ДОМ ТВОЙ ТАМ, ГДЕ ТЫ БЛИЖЕ К БОГУ 10 страница



 

Соня.

 

Ночью, с четверга на пятницу

Скажи Василию Ивановичу, что «Детский отдых» послан в конце февраля, и тот год, и этого два номера. Петя мне пишет» (ПСТ. С. 188 - 189).

 

Душе Толстого точно не было бы мира и покоя — исполни он всё точно по соничкиным ожиданиям. Его художественные сочинения принесли не только личную национальную славу автору, но и барыши, земли и дорогую недвижимость — в пользу семьи. Религиозные же писания, отнимая зачастую не меньше времени и сил, чем художественные работы писателя — не только не приносили доходов, но грозили, в случае правительственного вмешательства, не одним разорением, а и самым уничтожением семьи. Этого не мог не понимать сам Лев Николаевич — и только ради Бога и Христа, совершения дела Божия в мире и торжества истины Его шёл на риск. Главным образом — самим собой… Жену он от резкостей берёг, а вот в цитировавшемся уже нами ответе А.А. Толстой, письме 3 марта 1882 г. — есть такие, в высшей степени эмоциональные строки, чем-то напоминающие будущую, ещё только 1908 года, знаменитую статью Льва Николаевича «Не могу молчать»:

 

«И я знаю, что обманщики не станут ни оправдываться, ни раскаиваться. Раскаяться им и вам не охота, потому что тогда нельзя служить мамону и уверять себя, что служишь Богу.

Обманщики сделают, что всегда делали, будут молчать; но когда нельзя уже будет молчать, они убьют меня. — Я этого жду. И вы очень содействуете этому, за что я вам и благодарен.

Нельзя служить Богу и Мамону. И если свет твой тьма, какова же тьма?» (Л.Н. Толстой и А. А. Толстая. Переписка. – Указ. изд. - С. 403).

 

Напомним читателю, что, в конце концов, Толстой пожалел и чувства богатой придворной тётушки — и не отправил Alexandrin этого письма-обличения.

Бросается в глаза огромная эмотивная разница в дискурсах акторов представляемого эпистолярного диалога.
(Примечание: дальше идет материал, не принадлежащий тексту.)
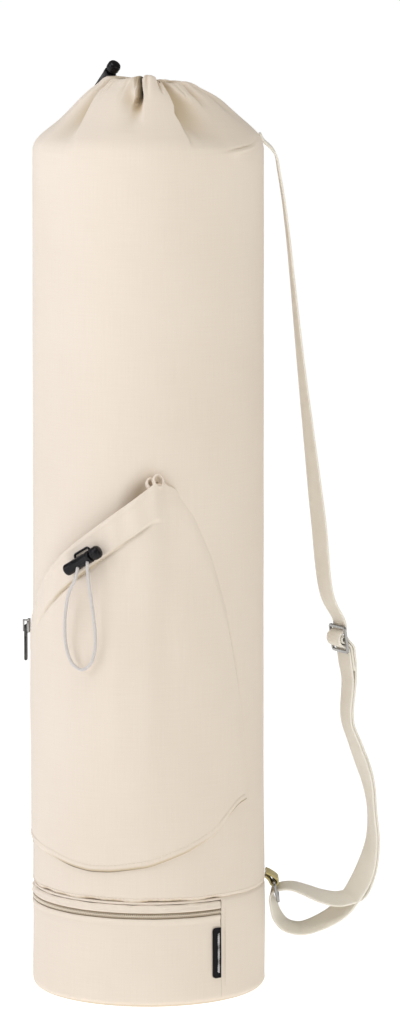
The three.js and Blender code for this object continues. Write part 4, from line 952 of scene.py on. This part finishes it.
# How dark the crease under the hem and the line at the bottom edge get, by turn.
pocket_crease = [(-70, 0), (-52, 0.25), (-37, 0.6), (-28, 0.6), (-22, 0.4), (-12, 0.26), (0, 0.12), (9, 0)]
pocket_edge_dark = [
    (-66, 0), (-52, 0.4), (-42, 1), (-18, 0.9), (2, 0.7), (22, 0.6), (32, 0.3), (41, 0.25), (47, 0.9),
    (57, 0.8),
]  # fmt: skip
pocket_swell, hem_width, pocket_wall, hem_wall = 0.010, 0.027, 0.0014, 0.0034
pocket_corner, pocket_right, mouth_low, mouth_high = 8.5, 57, 0.433, 0.631


def read_smooth(table, at, soften=2.5):
    """Reads a table at turns, with its corners softened over a few degrees."""
    xs, ys = np.array(table, float).T
    offsets = np.linspace(-soften, soften, 9)
    return np.mean([np.interp(at + o, xs, ys) for o in offsets], axis=0)


def pocket_top(turn):
    along = (turn - pocket_left) / (pocket_corner - pocket_left)
    slant = mouth_low + (mouth_high - mouth_low) * along
    edge = np.where(turn < pocket_corner, slant, np.interp(turn, *np.array(pocket_right_edge, float).T))
    return edge - 0.009 * bell((turn - pocket_corner) / 6)


def pocket_gap(turn, height, bottom, top):
    """How far the pocket's back stands off the tube."""
    share = np.clip((height - bottom) / (top - bottom), 0, 1)
    mouth = read_smooth(pocket_mouth, turn) * pocket_swell
    opened = 1 - (1 - share) ** 2.2
    closing = smoothstep((turn - 3.5) / 12)
    lift = opened * (1 - closing) + np.sin(math.pi * share) * closing
    gap = mouth * lift
    gap = gap * (1 - 0.2 * bell((turn + 27) / 7) * bell((height - 0.312) / 0.034))
    gap = gap * (1 - 0.15 * bell((turn + 6) / 12) * bell((height - 0.239) / 0.08))
    gap = gap + dent(turn, height, -23.5, 0.312, 3.4, 0.048, 0.0011, tilt=-70)
    gap = gap + dent(turn, height, -9, 0.345, 5, 0.03, 0.0007, tilt=120)
    gap = gap + 0.0006 * np.sin(np.radians(turn) * 9 + 38 * height) * np.sin(math.pi * share) * opened
    return 0.0003 + np.maximum(gap, 0)


pocket_turns = np.concatenate(
    [np.linspace(pocket_left, 4, 170), np.linspace(4.4, 15, 30), np.linspace(15.6, pocket_right, 70)]
)
outer_shares = np.concatenate(
    [np.linspace(0, 0.02, 4), np.linspace(0.03, 0.75, 66), np.linspace(0.757, 1, 42)]
)
bottom = read_smooth(pocket_bottom, pocket_turns) * shoulder_height
top = pocket_top(pocket_turns) * shoulder_height
hem_here = 1 - smoothstep((pocket_turns - 2.5) / 7)
right_side = smoothstep((pocket_turns - 9) / 8)
thin, tucked = smoothstep((pocket_turns + 78) / 40) * (1 - right_side), 0.0006 * right_side
rows, spread, shades = [], [], []
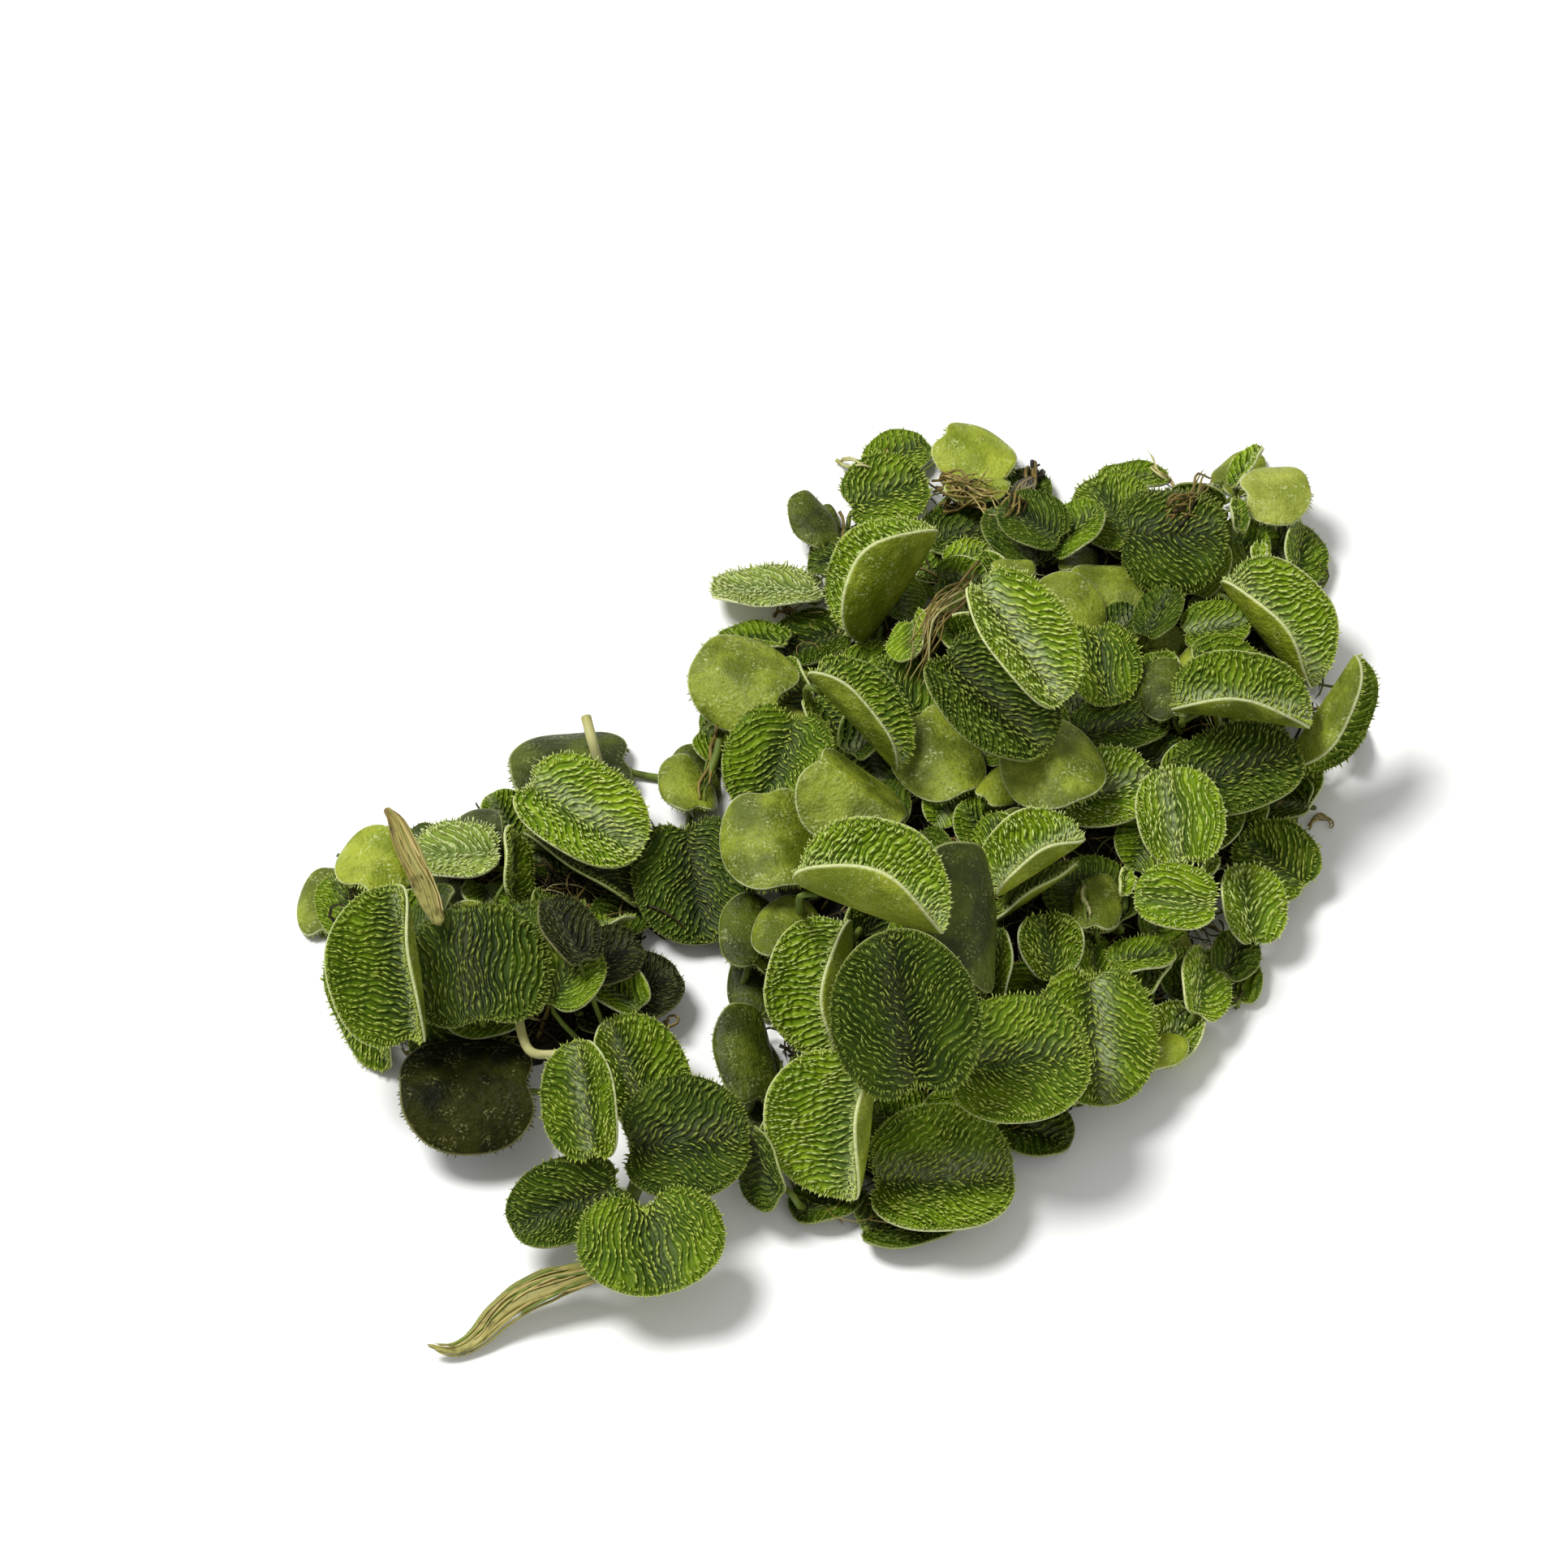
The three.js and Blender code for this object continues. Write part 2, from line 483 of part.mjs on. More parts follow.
// Lays a small leaf where its line of sight meets the mat or the table, raised a little.
function layOnMat(leaf, mat) {
  const turn = seenTurn(leaf);
  let depth = 60;
  let place = placeSeen(leaf.seenX, leaf.seenY, depth).applyMatrix4(view.matrixWorld);
  while (place.z > Math.max(0, matHeight(mat, place.x, place.y))) {
    depth -= 0.2;
    place = placeSeen(leaf.seenX, leaf.seenY, depth).applyMatrix4(view.matrixWorld);
  }
  turn.setPosition(placeSeen(leaf.seenX, leaf.seenY, depth + SMALL_LEAF_LIFT));
  const blade = bladeGeometry(leaf, 2, 4).applyMatrix4(turn).applyMatrix4(view.matrixWorld);
  blade.computeBoundingBox();
  const lowest = blade.boundingBox.min.z;
  const towards = new THREE.Vector3(0, -run, rise).multiplyScalar(Math.max(0, TABLE_GAP - lowest) / rise);
  blade.translate(towards.x, towards.y, towards.z);
  const base = bladePoint(leaf, -0.7, 0).applyMatrix4(turn).applyMatrix4(view.matrixWorld).add(towards);
  return { blade, base };
}

// A straight stalk from a leaf's base into the mat.
function stalkGeometry(base, mat) {
  const inside = new THREE.Vector3(mat.x, mat.y, 0).lerp(new THREE.Vector3(base.x, base.y, 0), 0.5);
  inside.z = matHeight(mat, inside.x, inside.y) / 2;
  const stalk = new THREE.CylinderGeometry(STALK_RADIUS, STALK_RADIUS, base.distanceTo(inside), 4);
  const turn = new THREE.Quaternion().setFromUnitVectors(
    new THREE.Vector3(0, 1, 0), inside.clone().sub(base).normalize(),
  );
  const middle = base.clone().lerp(inside, 0.5);
  return bare(stalk).applyMatrix4(new THREE.Matrix4().compose(middle, turn, new THREE.Vector3(1, 1, 1)));
}

// A mat with its small leaves, as one solid.
function matWithLeaves(mat, leaves, leafPoints) {
  let solid = solidOf(matGeometry(mat, leafPoints));
  for (const leaf of leaves) {
    const { blade, base } = layOnMat(leaf, mat);
    solid = solid.add(solidOf(blade)).add(solidOf(stalkGeometry(base, mat)));
  }
  // pockets sealed between crossing leaves are filled
  const skins = solid.decompose().sort((a, b) => b.volume() - a.volume());
  return geometryOf(skins[0].simplify(WELD));
}

// A stem or long root, as a tube of flattened section.
function strandGeometry(strand) {
  const route = strand.seen.map(([x, y, height]) => placeSeen(x, y, 0).setZ(height));
  const curve = new THREE.CatmullRomCurve3(route);
  const section = new THREE.Shape();
  section.absellipse(0, 0, strand.thick / 2, strand.width / 2, 0, Math.PI * 2);
  const steps = Math.max(4, Math.round(curve.getLength() / STRAND_STEP));
  return bare(new THREE.ExtrudeGeometry(section, { extrudePath: curve, steps, curveSegments: 2 }));
}

const heap = new THREE.Group();
heap.add(view);
const toView = view.matrixWorld.clone().invert();
const mats = [
  ["main_root_mat", MAIN_MAT, MAIN_MAT_LEAVES],
  ["left_root_mat", LEFT_MAT, LEFT_MAT_LEAVES],
];
const sight = new Sight();
for (const [, mat, smallLeaves] of mats) {
  sight.cover(surfacePoints(matWithLeaves(mat, smallLeaves, []), toView));
}
const leafPoints = [];

// Lays a piece in its place and keeps where it is, so that the mats stay under it.
function lay(mesh, seenX, seenY) {
  settle(mesh, seenX, seenY, sight);
  view.add(mesh);
  mesh.updateMatrixWorld();
  leafPoints.push(...surfacePoints(mesh.geometry, mesh.matrixWorld));
}

function layStrand(strand) {
  const colour = strand.name.endsWith("root") ? COLOURS.root : COLOURS.stem;
  const across = strand.seen.map(([x]) => x);
  const down = strand.seen.map(([, y]) => y);
  const seenX = (Math.min(...across) + Math.max(...across)) / 2;
  const seenY = (Math.min(...down) + Math.max(...down)) / 2;
  lay(finished(strand.name, strandGeometry(strand), colour), seenX, seenY);
}

for (const leaf of LEAVES) {
  STRANDS.filter((strand) => strand.under === leaf.name).forEach(layStrand);
  const geometry = leaf.length < LONG_LEAF ? bladeGeometry(leaf, 3, 4) : bladeGeometry(leaf, 4, 6);
  const blade = finished(leaf.name, geometry, leaf.tilt < 90 ? COLOURS.upper : COLOURS.under);
  blade.setRotationFromMatrix(seenTurn(leaf));
  lay(blade, leaf.seenX, leaf.seenY);
}
for (const [name, mat, smallLeaves] of mats) {
  heap.add(finished(name, matWithLeaves(mat, smallLeaves, leafPoints), COLOURS.mat));
}

export default heap;
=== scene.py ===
"""A loose heap of eared watermoss, picked and laid on a table.

Cupped leaves with rows of pale hairs lie over two mats of wet roots. Lengths are millimetres until a mesh is
made, Z points up, and the picture's viewer stands on the -Y side and looks down.
"""
import logging
import math
from dataclasses import dataclass, replace
from enum import Enum

import bmesh
import bpy
import numpy as np
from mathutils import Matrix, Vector, noise
from mathutils.bvhtree import BVHTree


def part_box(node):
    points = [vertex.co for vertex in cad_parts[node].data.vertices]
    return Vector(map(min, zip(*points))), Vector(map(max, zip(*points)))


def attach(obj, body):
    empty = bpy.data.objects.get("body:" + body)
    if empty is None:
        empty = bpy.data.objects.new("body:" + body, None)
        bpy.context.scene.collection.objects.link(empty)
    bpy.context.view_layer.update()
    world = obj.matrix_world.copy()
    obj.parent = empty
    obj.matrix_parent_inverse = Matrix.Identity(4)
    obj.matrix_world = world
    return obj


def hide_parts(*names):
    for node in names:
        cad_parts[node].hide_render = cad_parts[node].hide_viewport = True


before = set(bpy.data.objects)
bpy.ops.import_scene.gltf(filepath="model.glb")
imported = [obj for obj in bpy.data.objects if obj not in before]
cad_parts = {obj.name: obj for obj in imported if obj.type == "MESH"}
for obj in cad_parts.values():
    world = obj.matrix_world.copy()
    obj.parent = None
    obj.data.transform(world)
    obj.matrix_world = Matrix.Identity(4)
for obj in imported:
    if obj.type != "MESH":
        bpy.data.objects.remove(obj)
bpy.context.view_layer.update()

log = logging.getLogger("watermoss")
MM = 0.001
SEED = 11


# The picture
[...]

В отличие от писем Сонички, выразивших её решимость не уступать мужу в желании увезти семью из города или хоть самому не жить в нём — в сочетании с отчаянием от неумелой (пока!) манипуляции им, от незнания и непонимания (опять же — пока!) новых его убеждений, в письмах Толстого данного фрагмента (по времени — с 27 февраля по 5 марта 1882 г.) везде бьётся живое и искреннее сердце. Бьётся доверием, любовью и неподдельной нежностью — к той, кто всё меньше и меньше располагал к этому… В заключительном из писем фрагмента, от 5 марта, Толстой так же выражает интимные чувства в отношении своей «милой душеньке», объясняется с ней, а так же подводит итог своей, уже завершающейся, второй за год яснополянской поездке. Приводим текст его с небольшими («лошадино-хозяйственными») сокращениями.

 

«Должно быть я нездоров был и теперь поправляюсь. Вчера лёг спать хорошо, но проснулся рано утром с сильной головной болью и болью в спине; и всё утро было плохо; но перед обедом заснул, и теперь к вечеру, стало совсем лучше. Надеюсь, что этим разрешится, и я приеду к тебе здоровый физически и нравственно.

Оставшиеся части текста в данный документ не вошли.